Add to that a libretto which could have come from a 13th Century Mystery Play. These were not holy Magi praying to the Christ Child. They were simple shepherds who–like the rest of us this season–can’t figger out an appropriate gift. In fact, Laban doesn’t want to see the Holy Babe because nobody will take care of his sheep. (Frankly, with an ominous horn imitating sheep bleating, I’d get another profession.) And like Cassandra prophesying oncoming doom, Osea suddenly says that the Babe will suffer pain, imprisonment, hanging between two thieves.


Until she admires Joseph and Mary and the baby, and she offers, as a gift, her heart.

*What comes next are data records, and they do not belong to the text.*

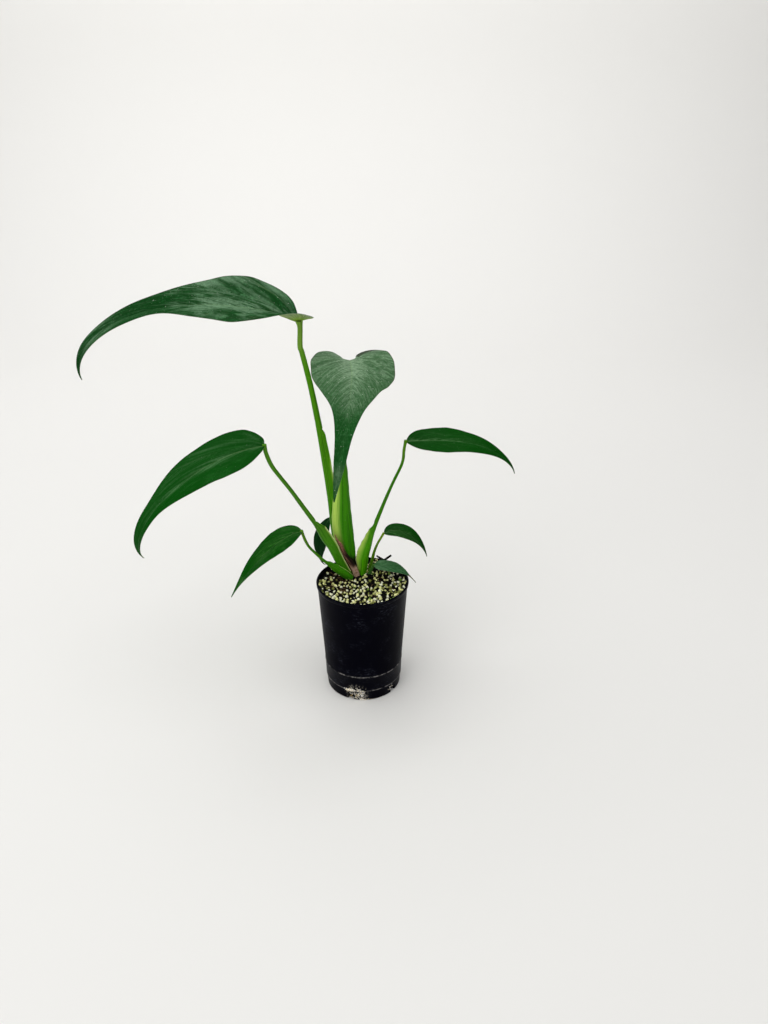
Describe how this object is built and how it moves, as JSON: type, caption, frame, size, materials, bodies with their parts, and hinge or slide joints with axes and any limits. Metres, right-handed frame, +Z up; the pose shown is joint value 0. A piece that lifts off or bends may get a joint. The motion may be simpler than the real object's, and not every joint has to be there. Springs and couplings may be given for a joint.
{
  "type": "potted burle marx flame monstera",
  "caption": "Young potted aroid with long drip-tipped heart and lance blades on arching sheathed petioles, in perlite mix in a tapered black nursery pot.",
  "frame": {"origin": "middle of the pot's flat base", "axes": "+Z up the pot's axis; the plant is seen from -Y, with its largest leaf reaching towards -X"},
  "size_m": [0.3901, 0.1707, 0.4047],
  "materials": {
    "leaf_green": "satin living leaf, deep green",
    "leaf_grey": "satin living leaf, grey-green",
    "petiole_green": "smooth living stalk, yellow-green",
    "dry_brown": "papery dried leaf scale",
    "stem_buff": "dull ringed stem",
    "black_plastic": "satin moulded, scuffed",
    "potting_mix": "damp bark and peat with pale perlite"
  },
  "bodies": {
    "root": {"leaf_1_blade": "leaf_green", "leaf_2_blade": "leaf_grey", "leaf_3_blade": "leaf_green", "leaf_4_blade": "leaf_green", "leaf_5_blade": "leaf_green", "leaf_6_blade": "leaf_green", "leaf_7_blade": "leaf_green", "leaf_8_blade": "leaf_grey", "leaf_1_petiole": "petiole_green", "leaf_2_petiole": "petiole_green", "leaf_3_petiole": "petiole_green", "leaf_4_petiole": "petiole_green", "leaf_5_petiole": "petiole_green", "leaf_6_petiole": "petiole_green", "leaf_7_petiole": "petiole_green", "leaf_8_petiole": "petiole_green", "cataphyll": "dry_brown", "stem": "stem_buff", "pot": "black_plastic", "soil": "potting_mix"}
  },
  "joints": []
}
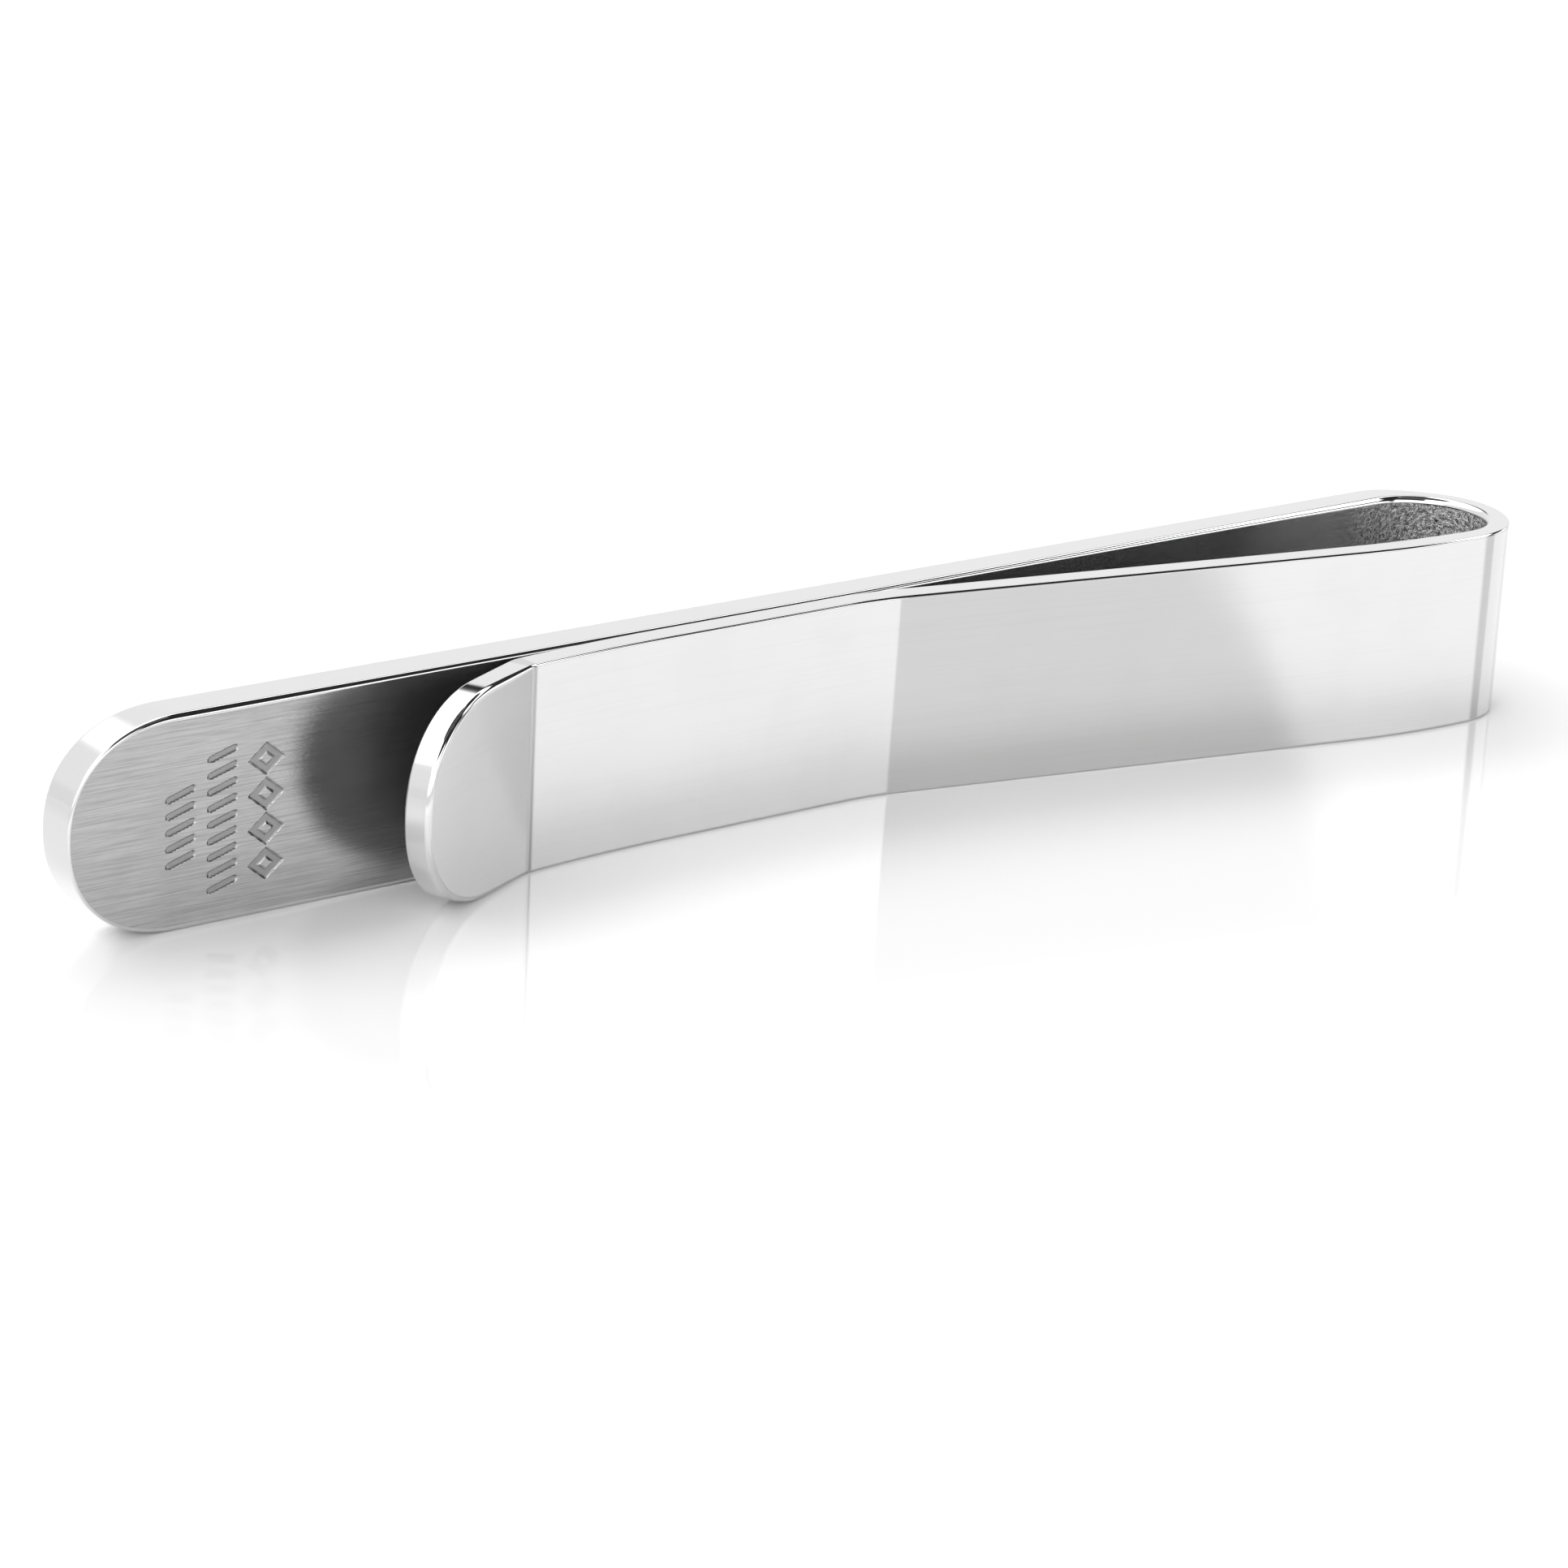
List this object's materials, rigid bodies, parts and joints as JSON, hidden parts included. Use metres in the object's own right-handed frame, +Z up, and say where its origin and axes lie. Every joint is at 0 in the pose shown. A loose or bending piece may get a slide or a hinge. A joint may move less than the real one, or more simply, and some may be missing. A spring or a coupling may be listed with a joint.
{
  "type": "tie clip",
  "caption": "Slide-on tie clip folded from one steel strip: a long thick bar with a rounded end, a tight bend and a thinner spring leaf with a flared lip.",
  "frame": {"origin": "under the middle of the clip's box, on the long edge that it stands on", "axes": "+X along the bar towards the bend, +Y from the spring leaf towards the bar, +Z up across the strip's width"},
  "size_m": [0.058, 0.0066, 0.0071],
  "materials": {
    "bar_steel": "stainless steel, mirror polished outside and on its edges, satin brushed along its length on the inner face",
    "spring_steel": "stainless steel, mirror polished outside and on its edges"
  },
  "bodies": {
    "bar_side": {"bar": "bar_steel", "spring_bend": "spring_steel"},
    "leaf_side": {"spring_leaf": "spring_steel", "lead_in_lip": "spring_steel"}
  },
  "joints": [
    {"name": "leaf_flex", "type": "hinge", "parent": "bar_side", "child": "leaf_side", "pos_m": [0.02193, -0.00265, 0.00355], "axis": [0, 0, 1], "range_deg": [0, 8], "stiffness_Nm_per_rad": 2.7, "springref_deg": -1.15, "deforming": ["spring_bend"]}
  ]
}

The problem doesn’t lie with the anonymous story but with the music. At its best, it might resemble one of Handel’s youthful Italian cantatas. Or a Purcell pastorale. But musically, we had not a measure of inspiration. Each arias was lengthy, each was a de capo A‑B‑A structure. Few had emotions relating to the words.


Imagine what even the youthful Handel would make of the words “Blood shed in rivers... the earth trembles and the sea roars.” Bencini has a mundane aria with the excellent soprano Linda Tsatsanis offering some high notes. More dramatic were the explications and questions from mezzo‑soprano Kate Maroney (whose own high notes reached high soprano range). Their single duet was quite pretty. And that lazy shepherd Alex Guerrero gave stentorian tenor when necessary.


Alas, those necessities weren’t present. The chorus of shepherds had a pair of very pretty closings, yet one could have had more of their work.


Other than this, one sees why Handel was Handel (orchestral effects, radiant melodies, emotional duets and trios) and why Bencini had to be re-discovered from dusty tomes.


Again, one must applaud the ACO’s splendid vocal/orchestral resources, which radiated in Gianettini’s music. May the uninspired Bencini be returned to the Vatican Archive. Tis the season of joy and the rebirth of the earth. His resurrection can wait for another few centuries.